A pochi mesi dalle rinnovate strategie italiane per il settore dell’energia si è compiuto ieri a Roma un primo passo politico e industriale di indubbio impatto strategico e di rilevante ampiezza economica.

L’operazione si colloca infatti nella prospettiva di avere al 2030, nel nostro paese, un adeguato mix produttivo dell’energia elettrica, con le fonti fossili (soprattutto il gas naturale) al 50%, le energie rinnovabili (idroelettrico, solare, eolico, ecc) al 25% e le fonti elettronucleari al rimanente 25%.

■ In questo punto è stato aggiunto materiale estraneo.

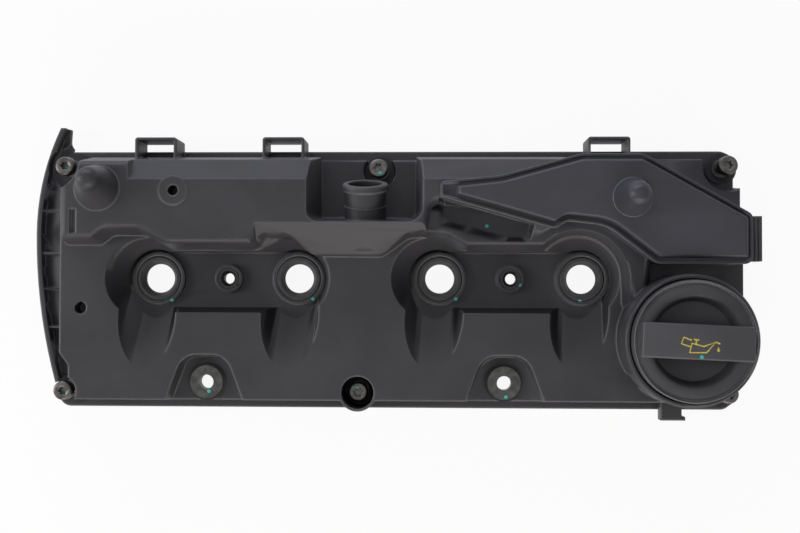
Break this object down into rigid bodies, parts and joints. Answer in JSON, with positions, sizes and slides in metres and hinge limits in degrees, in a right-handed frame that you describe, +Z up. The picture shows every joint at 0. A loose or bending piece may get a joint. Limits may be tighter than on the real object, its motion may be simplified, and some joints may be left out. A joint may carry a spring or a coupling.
{
  "type": "engine valve cover",
  "caption": "Moulded black plastic valve cover with sunk injector pits, breather tube, oil separator lid, captive flange bolts and a turning oil filler cap.",
  "frame": {"origin": "middle of the cover's bounding box in X and Y, on the sealing plane under the gasket", "axes": "+X along the engine from the splash wing to the filler, +Y to the back edge with the harness loops, +Z up, out of the cylinder head"},
  "size_m": [0.4478, 0.183, 0.0954],
  "materials": {
    "cover_plastic": "moulded black plastic with a fine satin grain",
    "lid_plastic": "moulded black plastic, a little smoother",
    "inner_plastic": "plain black plastic",
    "cap_plastic": "moulded black plastic, satin",
    "rail_rubber": "smooth black rubber",
    "bush_rubber": "matte black rubber",
    "seal_rubber": "smooth dark grey rubber",
    "sleeve_steel": "zinc plated",
    "bolt_steel": "zinc plated, dull"
  },
  "bodies": {
    "cover": {"cover_body": "cover_plastic", "rail_gasket": "rail_rubber", "separator_lid": "lid_plastic", "separator_baffle": "inner_plastic", "injector_seal_1": "seal_rubber", "injector_seal_2": "seal_rubber", "injector_seal_3": "seal_rubber", "injector_seal_4": "seal_rubber", "clamp_seal_1": "seal_rubber", "clamp_seal_2": "seal_rubber", "bolt_sleeve_front_left": "sleeve_steel", "bolt_grommet_front_left": "bush_rubber", "bolt_sleeve_front_right": "sleeve_steel", "bolt_grommet_front_right": "bush_rubber", "bolt_sleeve_back_left": "sleeve_steel", "bolt_grommet_back_left": "bush_rubber", "bolt_sleeve_back_right": "sleeve_steel", "bolt_grommet_back_right": "bush_rubber", "bolt_sleeve_front_middle": "sleeve_steel", "bolt_grommet_front_middle": "bush_rubber", "bolt_sleeve_back_middle": "sleeve_steel", "bolt_grommet_back_middle": "bush_rubber", "open_sleeve_left": "sleeve_steel", "open_grommet_left": "bush_rubber", "open_sleeve_right": "sleeve_steel", "open_grommet_right": "bush_rubber"},
    "filler_cap": {"oil_cap": "cap_plastic", "oil_cap_seal": "bush_rubber"},
    "bolt_front_left": {"cover_bolt_front_left": "bolt_steel"},
    "bolt_front_right": {"cover_bolt_front_right": "bolt_steel"},
    "bolt_back_left": {"cover_bolt_back_left": "bolt_steel"},
    "bolt_back_right": {"cover_bolt_back_right": "bolt_steel"},
    "bolt_front_middle": {"cover_bolt_front_middle": "bolt_steel"},
    "bolt_back_middle": {"cover_bolt_back_middle": "bolt_steel"}
  },
  "joints": [
    {"name": "oil_cap_turn", "type": "hinge", "parent": "cover", "child": "filler_cap", "pos_m": [0.1781, -0.0401, 0.06], "axis": [0, 0, 1], "range_deg": [0, 90]},
    {"name": "bolt_travel_front_left", "type": "slide", "parent": "cover", "child": "bolt_front_left", "axis": [0, 0, -1], "range_m": [0, 0.0139]},
    {"name": "bolt_travel_front_right", "type": "slide", "parent": "cover", "child": "bolt_front_right", "axis": [0, 0, -1], "range_m": [0, 0.0139]},
    {"name": "bolt_travel_back_left", "type": "slide", "parent": "cover", "child": "bolt_back_left", "axis": [0, 0, -1], "range_m": [0, 0.0139]},
    {"name": "bolt_travel_back_right", "type": "slide", "parent": "cover", "child": "bolt_back_right", "axis": [0, 0, -1], "range_m": [0, 0.0139]},
    {"name": "bolt_travel_front_middle", "type": "slide", "parent": "cover", "child": "bolt_front_middle", "axis": [0, 0, -1], "range_m": [0, 0.0139]},
    {"name": "bolt_travel_back_middle", "type": "slide", "parent": "cover", "child": "bolt_back_middle", "axis": [0, 0, -1], "range_m": [0, 0.0139]}
  ]
}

L’accordo tra Italia e Francia in materia di energia da fonte nucleare, e più precisamente tra i due colossi dell’industria elettrica Edf ed Enel, segna quindi di fatto una scelta molto precisa e specifica in molti aspetti. Edf (Electricité de France) è la maggiore società elettrica al mondo, per fatturato, per energia prodotta e venduta, per presenza nel mondo intero, per impianti installati. È a proprietà di maggioranza dello Stato francese ed è anche il produttore con il portafoglio più ricco di impianti nucleari: oltre 50 impianti sui 430 che ci sono nel mondo.



La prima considerazione è che si tratta quindi di un soggetto industriale di assoluto rilievo internazionale e un partner di indubbio valore per Enel, che tuttavia non è proprio a zero nel settore nucleare grazie alle centrali gestite in Slovacchia ed in Spagna.

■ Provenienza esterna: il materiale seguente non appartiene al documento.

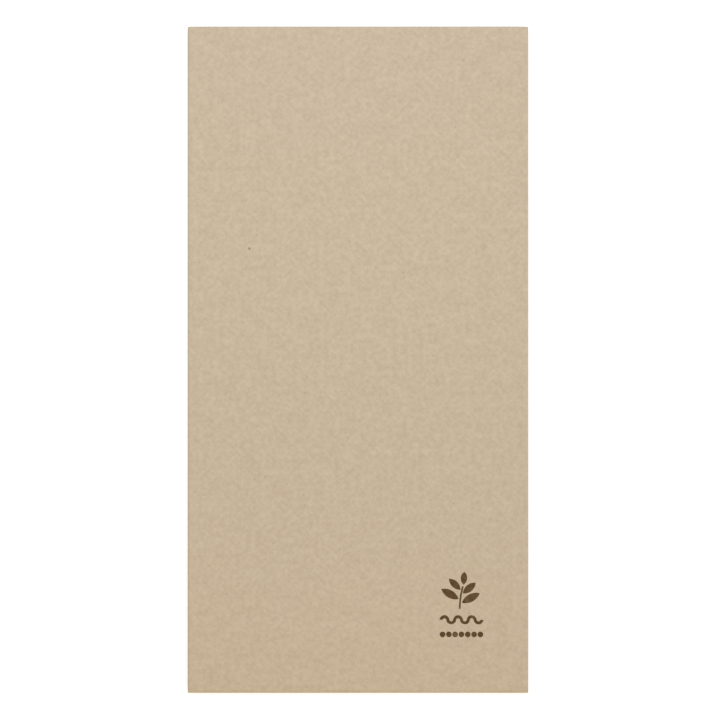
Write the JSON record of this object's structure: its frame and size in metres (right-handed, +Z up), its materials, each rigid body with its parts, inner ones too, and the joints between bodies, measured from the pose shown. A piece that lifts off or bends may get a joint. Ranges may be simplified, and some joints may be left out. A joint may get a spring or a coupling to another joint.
{
  "type": "folded paper napkin",
  "caption": "Soft brown paper napkin folded to a narrow layered rectangle, for wiping hands and for laying beside a plate at a place setting.",
  "frame": {"origin": "middle of the underside, on the surface that the napkin lies on", "axes": "+Z up out of the printed front panel, +Y along the folded length away from the cross fold, +X across the width towards the cut edges"},
  "size_m": [0.1, 0.1957, 0.0032],
  "materials": {
    "kraft_tissue": "soft, matt, unbleached tissue paper with a fine embossed grain"
  },
  "bodies": {
    "root": {"napkin": "kraft_tissue"}
  },
  "joints": []
}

I memorandum siglati dalle due società prevedono, una volta completato l’iter legislativo e tecnico in corso presso il Parlamento italiano, di costruire e fare entrare in funzione nel nostro Paese almeno quattro reattori del tipo Epr (European Pressurized Reactor) di terza generazione.

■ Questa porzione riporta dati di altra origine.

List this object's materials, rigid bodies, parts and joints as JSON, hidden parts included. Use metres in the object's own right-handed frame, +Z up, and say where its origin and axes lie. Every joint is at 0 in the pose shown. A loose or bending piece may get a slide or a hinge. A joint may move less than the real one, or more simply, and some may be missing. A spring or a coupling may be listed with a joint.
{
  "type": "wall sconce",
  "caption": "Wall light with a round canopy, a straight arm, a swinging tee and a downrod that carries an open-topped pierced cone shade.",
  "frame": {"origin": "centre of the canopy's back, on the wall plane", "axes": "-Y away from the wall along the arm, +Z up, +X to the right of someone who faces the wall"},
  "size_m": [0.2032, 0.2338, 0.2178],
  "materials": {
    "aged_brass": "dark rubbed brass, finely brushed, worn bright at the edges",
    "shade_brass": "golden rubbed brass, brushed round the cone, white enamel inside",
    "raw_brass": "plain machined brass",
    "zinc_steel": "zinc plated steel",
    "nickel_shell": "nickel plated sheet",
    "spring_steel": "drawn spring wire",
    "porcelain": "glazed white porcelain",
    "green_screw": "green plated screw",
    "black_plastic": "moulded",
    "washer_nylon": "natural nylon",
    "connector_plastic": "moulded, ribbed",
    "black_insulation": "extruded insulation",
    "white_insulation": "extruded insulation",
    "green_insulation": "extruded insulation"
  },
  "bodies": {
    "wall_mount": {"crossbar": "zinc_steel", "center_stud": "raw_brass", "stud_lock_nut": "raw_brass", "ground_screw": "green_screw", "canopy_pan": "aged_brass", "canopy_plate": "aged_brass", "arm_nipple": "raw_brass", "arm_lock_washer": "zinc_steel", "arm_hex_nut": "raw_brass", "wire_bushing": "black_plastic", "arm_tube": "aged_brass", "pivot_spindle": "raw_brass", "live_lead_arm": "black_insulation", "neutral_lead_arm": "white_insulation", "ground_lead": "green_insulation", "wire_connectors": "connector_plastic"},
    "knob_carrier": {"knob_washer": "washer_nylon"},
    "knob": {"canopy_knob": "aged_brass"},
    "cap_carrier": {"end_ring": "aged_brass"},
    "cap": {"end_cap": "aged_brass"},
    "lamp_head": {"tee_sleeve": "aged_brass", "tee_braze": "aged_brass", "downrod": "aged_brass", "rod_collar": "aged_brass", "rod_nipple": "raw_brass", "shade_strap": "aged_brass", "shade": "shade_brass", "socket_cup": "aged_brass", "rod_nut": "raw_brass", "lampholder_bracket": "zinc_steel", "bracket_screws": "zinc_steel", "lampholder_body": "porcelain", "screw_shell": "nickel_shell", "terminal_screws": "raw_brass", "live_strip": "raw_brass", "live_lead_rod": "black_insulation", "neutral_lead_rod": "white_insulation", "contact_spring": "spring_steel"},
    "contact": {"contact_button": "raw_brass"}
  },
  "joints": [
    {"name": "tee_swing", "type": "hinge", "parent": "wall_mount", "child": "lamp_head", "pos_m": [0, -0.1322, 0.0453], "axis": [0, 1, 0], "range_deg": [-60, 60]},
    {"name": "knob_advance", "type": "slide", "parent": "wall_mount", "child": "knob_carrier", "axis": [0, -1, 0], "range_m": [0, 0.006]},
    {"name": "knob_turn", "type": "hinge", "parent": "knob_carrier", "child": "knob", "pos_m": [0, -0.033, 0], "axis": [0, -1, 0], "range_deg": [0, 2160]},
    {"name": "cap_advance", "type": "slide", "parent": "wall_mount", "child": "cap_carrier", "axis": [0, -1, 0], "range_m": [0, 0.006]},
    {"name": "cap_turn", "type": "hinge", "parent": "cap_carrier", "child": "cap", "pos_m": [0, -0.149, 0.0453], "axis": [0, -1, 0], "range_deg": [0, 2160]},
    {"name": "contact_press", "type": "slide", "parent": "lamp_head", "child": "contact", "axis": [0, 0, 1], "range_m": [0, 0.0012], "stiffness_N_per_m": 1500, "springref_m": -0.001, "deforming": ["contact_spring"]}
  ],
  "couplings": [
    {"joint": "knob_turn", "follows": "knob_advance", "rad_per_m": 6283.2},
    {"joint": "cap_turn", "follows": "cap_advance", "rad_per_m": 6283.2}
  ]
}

In termini di reciprocità, con un secondo accordo, Enel partecipa a un programma per cinque nuovi impianti in territorio francese. In sintesi, l’EPR rappresenta l’evoluzione dei reattori pressurizzati costruiti ormai in tutto il mondo ma con tutti quegli accorgimenti che la vastissima esperienza francese ha acquisito negli anni. In particolare si ha un miglioramento della sicurezza anche nei confronti dei cosiddetti incidenti più “severi”, una riduzione dei costi di realizzazione, un ciclo di gestione del combustibile più sostenibile. Le dimensioni sono da “record” poiché la potenza è pari a 1600 MW.



L’ambizioso e impegnativo traguardo posto dal Ministro Scaiola, ovvero quello di porre la prima pietra di una centrale nel 2013 ed avviare il primo reattore nel 2020, si fa pertanto oggi più concreto e perseguibile.

Dal punto di vista generale l’accordo odierno appare coerente con l’impostazione legislativa in discussione in questo periodo in Parlamento, ma per esprimersi con precisione occorre attendere che la legge arrivi a compimento. Certamente l’esperienza francese, nel suo complesso, si porta con sé alcuni aspetti positivi non secondari, quali le autorità di controllo per la sicurezza, le esperienze di ingegneria, le economie di scala per gli investimenti, la capacità di comunicazione e di accettazione da parte della cittadinanza.

Il percorso per il ritorno del Paese a questa fonte di energia resta però da completare. Permangono infatti alcune importanti tematiche da affrontare: il rispetto dei principi di concorrenza del mercato elettrico, l’individuazione dei siti per gli impianti e il loro inserimento nella rete di trasporto elettrica nazionale, la creazione delle competenze, l’individuazione dei siti per lo smaltimento dei rifiuti. Quello di ieri è un primo passo, molto concreto e anche pesante.

Siamo, però, soltanto di fronte a un annuncio su un accordo specifico. Sappiamo che l’aspettativa di fondo dell’opinione pubblica è di potersi confrontare con una visione di lungo periodo sul tema del nucleare in Italia, con una visione progettuale consensualmente condivisa nel Paese capace di integrare la prospettiva del nucleare entro un più ampio e organico riferimento al tema delle fonti di energia rinnovabili.

Rimane molto da lavorare, per le istituzioni, le imprese, gli organismi di regolamentazione, i media. Ma altri percorsi più efficaci sono difficili da immaginare.